» **SHORT TASK**
Begin with the first line of the listing and quote every line through the one containing "and the glass"; give only those lines.

─── DATA EXCERPT ───

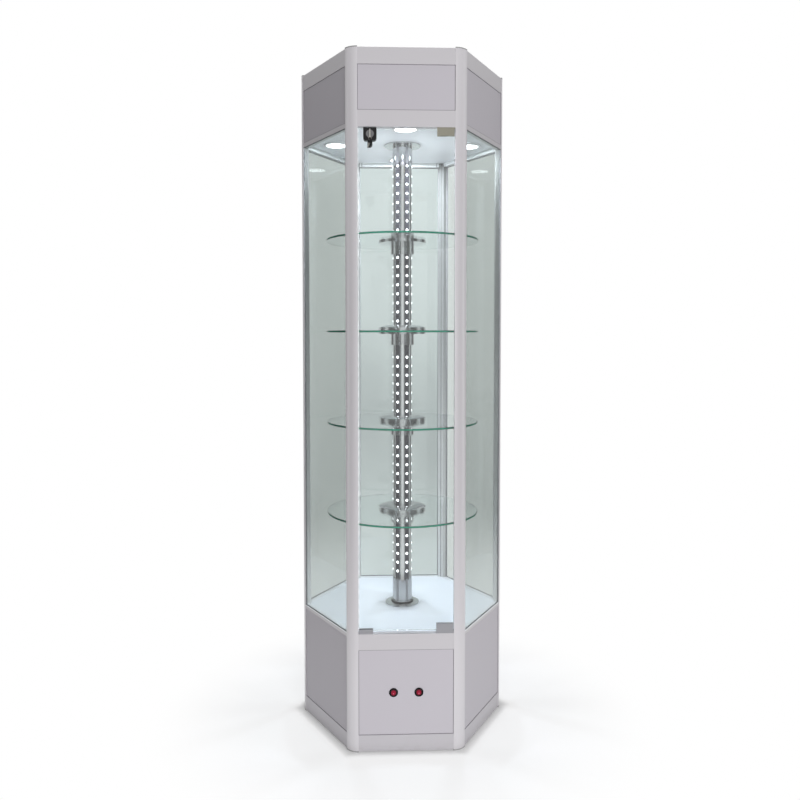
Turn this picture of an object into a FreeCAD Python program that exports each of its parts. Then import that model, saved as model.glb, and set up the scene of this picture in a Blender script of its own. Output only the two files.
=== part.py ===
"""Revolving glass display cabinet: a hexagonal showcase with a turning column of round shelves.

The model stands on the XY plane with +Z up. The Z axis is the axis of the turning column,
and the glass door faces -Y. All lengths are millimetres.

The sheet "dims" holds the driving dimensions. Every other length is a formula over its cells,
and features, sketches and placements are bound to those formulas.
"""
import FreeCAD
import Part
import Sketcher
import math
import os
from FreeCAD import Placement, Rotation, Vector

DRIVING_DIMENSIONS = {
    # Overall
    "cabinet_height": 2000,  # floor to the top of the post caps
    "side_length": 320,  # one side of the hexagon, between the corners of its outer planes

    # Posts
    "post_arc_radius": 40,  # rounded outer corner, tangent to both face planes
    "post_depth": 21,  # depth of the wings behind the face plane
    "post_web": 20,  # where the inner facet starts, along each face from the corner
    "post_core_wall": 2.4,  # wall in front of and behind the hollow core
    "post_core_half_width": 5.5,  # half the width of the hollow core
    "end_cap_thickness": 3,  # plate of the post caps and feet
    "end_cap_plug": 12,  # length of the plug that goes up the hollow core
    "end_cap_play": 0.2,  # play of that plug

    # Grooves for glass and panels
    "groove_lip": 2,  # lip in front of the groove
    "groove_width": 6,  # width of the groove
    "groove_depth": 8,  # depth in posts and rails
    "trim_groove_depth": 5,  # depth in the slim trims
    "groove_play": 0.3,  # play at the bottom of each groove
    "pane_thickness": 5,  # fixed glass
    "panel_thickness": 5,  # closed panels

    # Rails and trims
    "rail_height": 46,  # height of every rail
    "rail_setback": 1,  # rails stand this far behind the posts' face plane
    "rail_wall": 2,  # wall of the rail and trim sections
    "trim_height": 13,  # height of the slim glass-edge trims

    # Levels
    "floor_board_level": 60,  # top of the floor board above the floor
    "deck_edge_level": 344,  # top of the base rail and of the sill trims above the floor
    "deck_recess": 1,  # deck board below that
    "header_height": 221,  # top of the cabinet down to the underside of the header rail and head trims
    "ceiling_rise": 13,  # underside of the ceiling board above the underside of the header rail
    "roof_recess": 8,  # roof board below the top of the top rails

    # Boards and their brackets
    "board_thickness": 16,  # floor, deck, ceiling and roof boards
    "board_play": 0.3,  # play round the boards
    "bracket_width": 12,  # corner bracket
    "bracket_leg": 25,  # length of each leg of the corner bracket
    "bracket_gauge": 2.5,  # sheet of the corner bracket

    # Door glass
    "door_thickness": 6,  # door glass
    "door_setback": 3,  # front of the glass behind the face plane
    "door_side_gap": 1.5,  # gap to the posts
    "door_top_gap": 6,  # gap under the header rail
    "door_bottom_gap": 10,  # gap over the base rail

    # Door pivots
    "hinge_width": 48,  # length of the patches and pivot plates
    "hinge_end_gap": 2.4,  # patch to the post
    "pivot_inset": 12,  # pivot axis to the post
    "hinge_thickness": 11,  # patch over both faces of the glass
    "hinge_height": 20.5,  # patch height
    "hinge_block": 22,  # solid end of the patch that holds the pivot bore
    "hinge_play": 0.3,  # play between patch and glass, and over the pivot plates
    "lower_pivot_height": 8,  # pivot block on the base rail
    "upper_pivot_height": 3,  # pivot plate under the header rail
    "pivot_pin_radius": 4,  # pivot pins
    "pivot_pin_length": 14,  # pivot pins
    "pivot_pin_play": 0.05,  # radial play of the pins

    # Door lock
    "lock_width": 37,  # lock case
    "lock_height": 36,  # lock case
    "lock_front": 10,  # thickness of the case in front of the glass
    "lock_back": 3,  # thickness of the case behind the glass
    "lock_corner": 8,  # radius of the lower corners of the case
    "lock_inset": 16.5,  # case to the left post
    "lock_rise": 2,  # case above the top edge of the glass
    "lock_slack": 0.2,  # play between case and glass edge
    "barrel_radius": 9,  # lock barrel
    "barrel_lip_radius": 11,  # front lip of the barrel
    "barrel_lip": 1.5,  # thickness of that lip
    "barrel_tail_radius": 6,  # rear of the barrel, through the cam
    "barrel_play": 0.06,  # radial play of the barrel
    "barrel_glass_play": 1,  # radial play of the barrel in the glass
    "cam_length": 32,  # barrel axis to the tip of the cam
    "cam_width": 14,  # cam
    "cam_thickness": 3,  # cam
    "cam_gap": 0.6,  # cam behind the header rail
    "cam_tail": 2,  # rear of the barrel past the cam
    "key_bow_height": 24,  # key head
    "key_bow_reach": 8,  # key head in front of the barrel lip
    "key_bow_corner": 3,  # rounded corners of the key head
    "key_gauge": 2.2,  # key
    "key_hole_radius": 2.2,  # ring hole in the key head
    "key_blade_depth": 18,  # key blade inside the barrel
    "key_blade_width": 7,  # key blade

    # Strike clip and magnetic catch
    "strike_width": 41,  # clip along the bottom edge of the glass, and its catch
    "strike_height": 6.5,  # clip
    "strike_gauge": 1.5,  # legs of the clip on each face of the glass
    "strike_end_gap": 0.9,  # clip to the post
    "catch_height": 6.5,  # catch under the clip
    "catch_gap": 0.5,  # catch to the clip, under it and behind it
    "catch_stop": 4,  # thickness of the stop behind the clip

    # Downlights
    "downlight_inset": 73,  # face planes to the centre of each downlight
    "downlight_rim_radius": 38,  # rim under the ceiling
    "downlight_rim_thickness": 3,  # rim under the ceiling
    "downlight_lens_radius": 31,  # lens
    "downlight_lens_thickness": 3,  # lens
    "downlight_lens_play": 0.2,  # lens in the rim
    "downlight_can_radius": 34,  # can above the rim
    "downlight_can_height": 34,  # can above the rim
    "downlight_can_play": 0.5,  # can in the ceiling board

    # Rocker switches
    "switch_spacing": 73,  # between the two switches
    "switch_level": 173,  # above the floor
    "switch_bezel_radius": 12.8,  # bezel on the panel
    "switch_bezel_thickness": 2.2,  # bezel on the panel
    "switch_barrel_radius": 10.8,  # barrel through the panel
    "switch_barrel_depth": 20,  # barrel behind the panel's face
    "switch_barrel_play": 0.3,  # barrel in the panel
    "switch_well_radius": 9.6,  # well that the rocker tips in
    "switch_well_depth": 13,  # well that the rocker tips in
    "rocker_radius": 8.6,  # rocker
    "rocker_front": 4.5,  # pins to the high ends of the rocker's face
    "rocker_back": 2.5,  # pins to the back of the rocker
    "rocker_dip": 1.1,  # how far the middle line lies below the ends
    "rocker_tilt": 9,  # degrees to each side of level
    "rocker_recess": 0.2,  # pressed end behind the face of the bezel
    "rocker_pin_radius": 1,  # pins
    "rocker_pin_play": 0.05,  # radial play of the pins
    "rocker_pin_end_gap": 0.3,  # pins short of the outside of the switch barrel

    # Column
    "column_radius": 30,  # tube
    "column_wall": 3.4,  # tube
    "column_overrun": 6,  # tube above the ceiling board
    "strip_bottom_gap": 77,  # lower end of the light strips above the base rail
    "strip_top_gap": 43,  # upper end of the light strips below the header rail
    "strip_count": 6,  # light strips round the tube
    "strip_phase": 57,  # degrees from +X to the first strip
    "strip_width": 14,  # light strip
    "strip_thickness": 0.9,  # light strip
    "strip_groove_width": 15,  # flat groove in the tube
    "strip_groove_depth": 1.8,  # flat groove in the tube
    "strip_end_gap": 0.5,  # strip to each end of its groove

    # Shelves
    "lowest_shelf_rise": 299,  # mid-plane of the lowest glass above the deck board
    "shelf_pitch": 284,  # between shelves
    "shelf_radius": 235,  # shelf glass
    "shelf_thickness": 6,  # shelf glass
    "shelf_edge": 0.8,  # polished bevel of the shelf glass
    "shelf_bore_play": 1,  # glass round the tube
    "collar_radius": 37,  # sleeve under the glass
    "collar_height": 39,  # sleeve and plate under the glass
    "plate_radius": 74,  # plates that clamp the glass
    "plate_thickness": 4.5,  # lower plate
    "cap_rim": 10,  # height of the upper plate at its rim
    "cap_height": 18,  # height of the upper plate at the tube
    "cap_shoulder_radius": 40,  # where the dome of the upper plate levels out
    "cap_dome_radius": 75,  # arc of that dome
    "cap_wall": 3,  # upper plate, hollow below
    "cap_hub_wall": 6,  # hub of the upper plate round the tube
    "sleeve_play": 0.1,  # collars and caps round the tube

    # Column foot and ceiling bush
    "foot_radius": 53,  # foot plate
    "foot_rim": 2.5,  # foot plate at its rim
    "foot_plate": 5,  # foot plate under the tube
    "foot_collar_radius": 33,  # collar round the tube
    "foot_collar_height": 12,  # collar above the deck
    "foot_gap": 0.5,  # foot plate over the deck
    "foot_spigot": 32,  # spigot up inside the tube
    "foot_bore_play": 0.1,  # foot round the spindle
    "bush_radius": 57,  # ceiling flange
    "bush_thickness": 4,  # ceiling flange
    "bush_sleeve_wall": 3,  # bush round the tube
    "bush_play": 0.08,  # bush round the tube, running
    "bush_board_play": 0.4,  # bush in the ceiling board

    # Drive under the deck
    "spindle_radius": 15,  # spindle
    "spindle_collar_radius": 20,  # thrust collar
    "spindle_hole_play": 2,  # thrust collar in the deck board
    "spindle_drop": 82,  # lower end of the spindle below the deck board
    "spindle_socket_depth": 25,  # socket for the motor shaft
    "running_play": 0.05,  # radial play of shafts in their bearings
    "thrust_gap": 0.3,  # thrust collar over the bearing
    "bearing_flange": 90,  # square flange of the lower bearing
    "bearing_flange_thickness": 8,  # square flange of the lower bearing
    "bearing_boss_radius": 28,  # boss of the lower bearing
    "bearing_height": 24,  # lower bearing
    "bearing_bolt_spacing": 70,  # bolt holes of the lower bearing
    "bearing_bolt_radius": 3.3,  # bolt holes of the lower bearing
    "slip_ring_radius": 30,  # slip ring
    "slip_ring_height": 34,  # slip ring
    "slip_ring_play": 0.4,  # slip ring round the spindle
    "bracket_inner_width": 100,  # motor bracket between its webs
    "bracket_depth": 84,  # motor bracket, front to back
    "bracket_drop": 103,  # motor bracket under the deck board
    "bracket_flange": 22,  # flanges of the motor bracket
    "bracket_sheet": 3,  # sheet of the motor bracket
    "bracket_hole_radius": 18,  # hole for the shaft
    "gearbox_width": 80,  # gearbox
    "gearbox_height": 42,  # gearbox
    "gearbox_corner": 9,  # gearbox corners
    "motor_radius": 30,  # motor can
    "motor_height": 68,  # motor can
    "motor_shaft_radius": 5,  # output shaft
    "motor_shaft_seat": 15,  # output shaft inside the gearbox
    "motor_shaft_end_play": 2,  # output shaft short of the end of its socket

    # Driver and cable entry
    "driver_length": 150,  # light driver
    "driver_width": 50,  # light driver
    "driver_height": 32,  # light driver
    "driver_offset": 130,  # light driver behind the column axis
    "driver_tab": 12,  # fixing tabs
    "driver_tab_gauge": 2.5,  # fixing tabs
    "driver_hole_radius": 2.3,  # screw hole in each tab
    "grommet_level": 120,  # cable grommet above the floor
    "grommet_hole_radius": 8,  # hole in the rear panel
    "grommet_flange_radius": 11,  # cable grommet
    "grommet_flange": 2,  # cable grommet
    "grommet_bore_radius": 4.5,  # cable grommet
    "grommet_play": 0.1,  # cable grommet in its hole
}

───

» **SOLUTION FOR THIS EXERCISE**
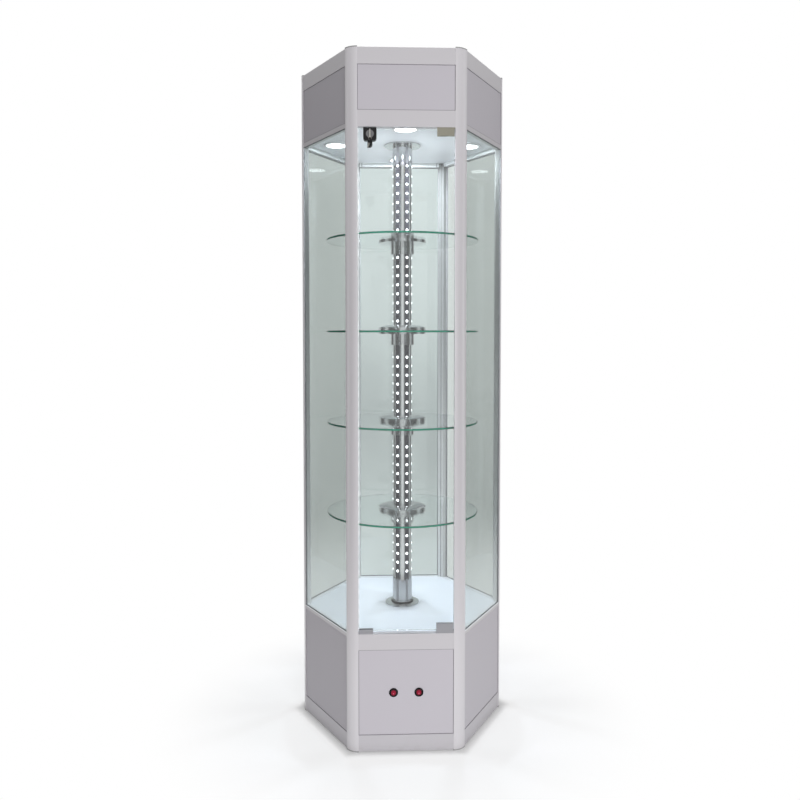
Turn this picture of an object into a FreeCAD Python program that exports each of its parts. Then import that model, saved as model.glb, and set up the scene of this picture in a Blender script of its own. Output only the two files.
=== part.py ===
"""Revolving glass display cabinet: a hexagonal showcase with a turning column of round shelves.

The model stands on the XY plane with +Z up. The Z axis is the axis of the turning column,
and the glass door faces -Y. All lengths are millimetres.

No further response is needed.